Well put. The media, whose focus is understandably on current events, have tended to overlook the fact that centralization of foreign policy in the White House is part of a trend going back at least 40 years. They also have a tendency to take the Pentagon (or other cabinet department) perspective as “the truth” and to dismiss any differing White House perspective as “political” and therefore inappropriate.

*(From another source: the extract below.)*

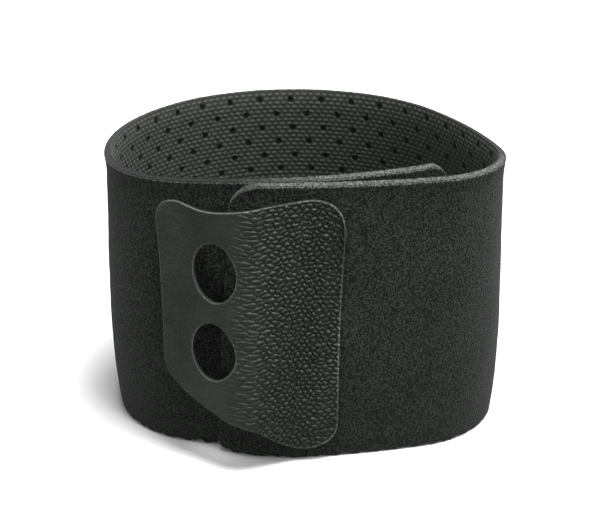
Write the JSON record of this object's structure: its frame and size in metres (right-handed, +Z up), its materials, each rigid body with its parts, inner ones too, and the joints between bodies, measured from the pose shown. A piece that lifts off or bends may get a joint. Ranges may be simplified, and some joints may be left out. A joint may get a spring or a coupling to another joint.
{
  "type": "esd wrist strap",
  "caption": "Wide black wrap band for a wrist, of perforated foam laminate with a napped outside and an embossed lining, closed at the front by a leather pull tab with two finger holes",
  "frame": {"origin": "the middle of the bounding box's bottom face, in the plane of the band's lower cut edge", "axes": "+X runs along the loop's longest side, to the viewer's right in the picture; +Z is up, across the band's width; -Y faces the viewer, on the side of the pull tab"},
  "size_m": [0.1082, 0.1032, 0.075],
  "materials": {
    "pile": "matt black napped knit that hooks hold on to",
    "foam": "matt black perforated foam rubber",
    "lining": "matt black smooth knit, embossed with small bars and perforated",
    "hook": "matt black moulded hook tape",
    "leather": "semi-matt black pebble-grain leather with a paler cut edge"
  },
  "bodies": {
    "band": {"band_pile": "pile", "band_foam": "foam", "band_lining": "lining"},
    "inner_end": {"inner_end_pile": "pile", "inner_end_foam": "foam", "inner_end_lining": "lining"},
    "front_panel": {"front_panel_pile": "pile", "front_panel_foam": "foam", "front_panel_lining": "lining"},
    "closure_end": {"closure_end_pile": "pile", "closure_end_foam": "foam", "closure_end_lining": "lining", "hook_tape": "hook", "tab_root_leather": "leather"},
    "pull_tab": {"pull_tab_leather": "leather"}
  },
  "joints": [
    {"name": "inner_end_flex", "type": "hinge", "parent": "band", "child": "inner_end", "pos_m": [0.00509, -0.03249, 0.0375], "axis": [0.0181, 0.0625, 0.9979], "range_deg": [0, 28], "stiffness_Nm_per_rad": 0.02},
    {"name": "front_swing", "type": "hinge", "parent": "band", "child": "front_panel", "pos_m": [0.05114, -0.02273, 0.0375], "axis": [0.0448, 0.0634, 0.997], "range_deg": [0, 100], "stiffness_Nm_per_rad": 0.02},
    {"name": "closure_peel", "type": "hinge", "parent": "front_panel", "child": "closure_end", "pos_m": [0.01251, -0.04057, 0.0375], "axis": [0.0524, 0.0572, 0.997], "range_deg": [0, 110], "stiffness_Nm_per_rad": 0.015},
    {"name": "tab_lift", "type": "hinge", "parent": "closure_end", "child": "pull_tab", "pos_m": [0.00148, -0.04319, 0.0375], "axis": [0.0519, 0.0677, 0.9964], "range_deg": [0, 75], "stiffness_Nm_per_rad": 0.008}
  ]
}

From the Department of Trivial Objections: Nixon had three secretaries of defense, like Eisenhower and Clinton (although if you include the Ford administration, there were four in an eight-year period).
Hi Scott,
I know I can always count on you for accurate fact checking! In my Nixon count, I included Bill Clements who served a little over a month as acting Sec. of Defense, as one of the four, but I can appreciate why you might object to that and instead have Nixon with only three defense secretaries. Either way, it doesn’t change my larger point but, as always, I appreciate you keeping me honest!